Monday, December 17, 2012

Top 10 best practices for keeping your business competitive in 2013

Having had the pleasure of working with some exceptional business owners in 2012, we have seen patterns that are transformational for businesses to be competitive even in highly competitive industries. Here are the 10 best practices for keeping business competitive in 2013.

1. Identify your bottom 10% of employees and fire them. Sounds harsh but you can't do great things with poor performers.

2. Identify your top 10% of employees, the folks that run your business, your top performers and the people who are critical to your business and implement a reward system to keep them engaged. They likely are responsible for the lions share of your revenue or your day to day operations. Love them.

3. Give your employees the technology tools they need to be successful. We see businesses bleed to death by a thousand cuts with manual processes, no reporting, limited visibility and slow systems. Tablets for sales, software for accounting, proper network speeds... if you have outgrown a software package, put it to pasture. Upgrading technology will not only make your staff be more efficient but will also make your company more valuable.

4. Document and display your key differentiators and value proposition and make sure everyone - staff, customers, vendors, advocates, everyone, see it everyday. Ensure everyone knows your mantra inside and out and that they are focused on the actions and choices that they make every day are supporting this vision. Don't assume that everyone knows your business or can articulate it.

5. Don't let your employees hide behind email. Relationships with clients, coworkers and vendors are not built on email. Pick up the phone, walk over, video skype them - anything where they can hear a voice. Email is a requirement for efficiency but we are seeing less and less personal interaction that is the stickiness of long standing successful relationships.

6. Have one on ones with your employees every week. Even if it's only for 15 minutes. Keep communication open, inspect what you expect, take their temperature. One on ones keep employees focused and helps them understand what is expected of them.
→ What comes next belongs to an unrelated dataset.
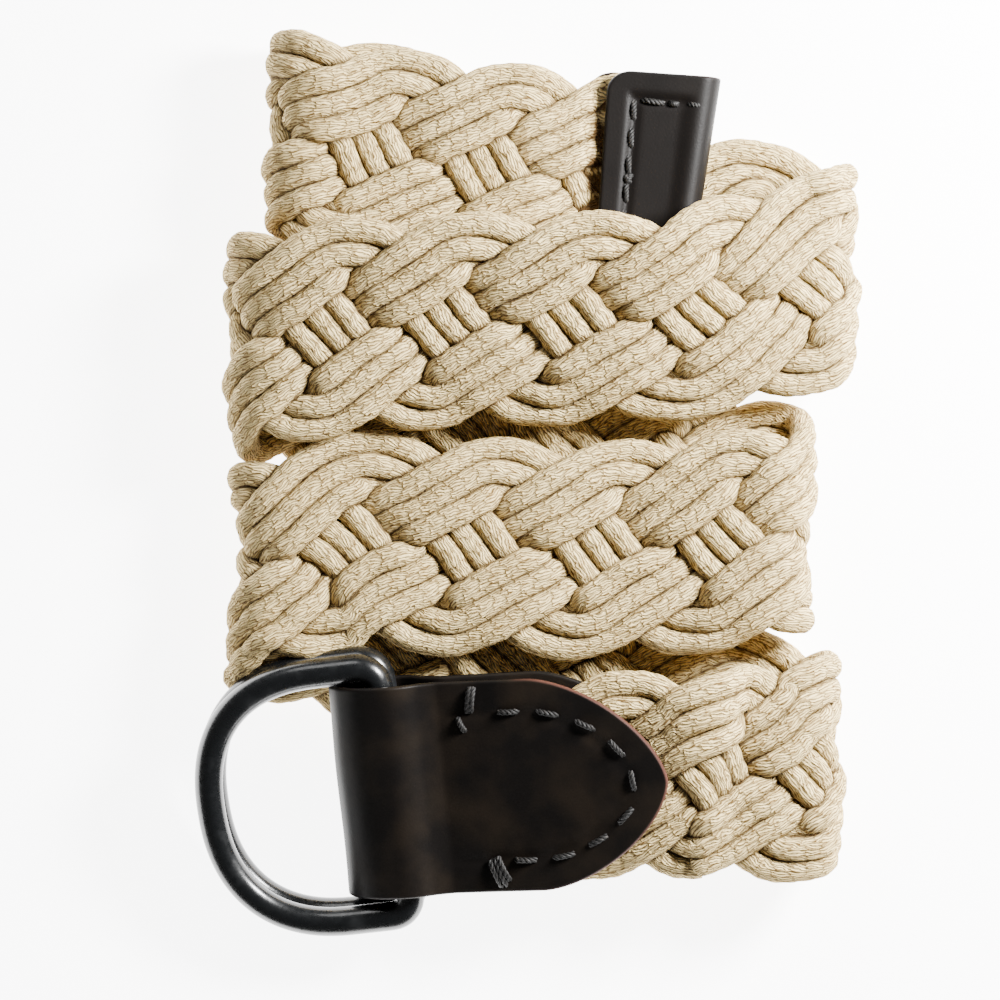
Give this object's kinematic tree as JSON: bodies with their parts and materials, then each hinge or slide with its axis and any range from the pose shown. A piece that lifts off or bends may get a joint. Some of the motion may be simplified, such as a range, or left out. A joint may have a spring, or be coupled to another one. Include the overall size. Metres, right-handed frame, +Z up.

7. For the love of god don't hire friends, your friends kids or family. To date we have never seen this work out. You can't have a level playing field where employees feel there is a fair work environment when friends and family are involved. Don't under estimate how perceived unfairness can damage a culture or worse, they turn out to be below average contributors and you have to deal with that powder keg.

8. Include your ground level employees in product evaluation and new features that will help you sell more and improve the customer experience. Use master minds and white board sessions with your employees to find out what they see from the competition, what customers are saying to them, what product/service exists already that can be improved upon.

9. Make sure YOU as the business owner know the top 20% of the customers who generates 80% of your revenue. Schedule a lunch, invite them in for a facility tour, have a client event, break bread, dinner, breakfast - whatever it takes to get an hour of their time once a quarter. Be part of the team that retains and grows the your revenue and margin. This will also be your insurance plan if a key member of you staff leaves. Besides, business owners like to hang out with other business owners.

10. The definition of insanity is doing the same thing and expecting different results. What's going to be different for your business in 2013? Laser focus on a new vertical? Change your comp plan to reward what you want your people to sell? Give every employee commission for enabling the sales cycle? Move the office around to enable collaboration? SEO? New products? Whatever it is, step outside of your comfort zone and mix it up. What do you have to lose?

On behalf of all of us at Indigo Oceans, we wish you every success for 2013.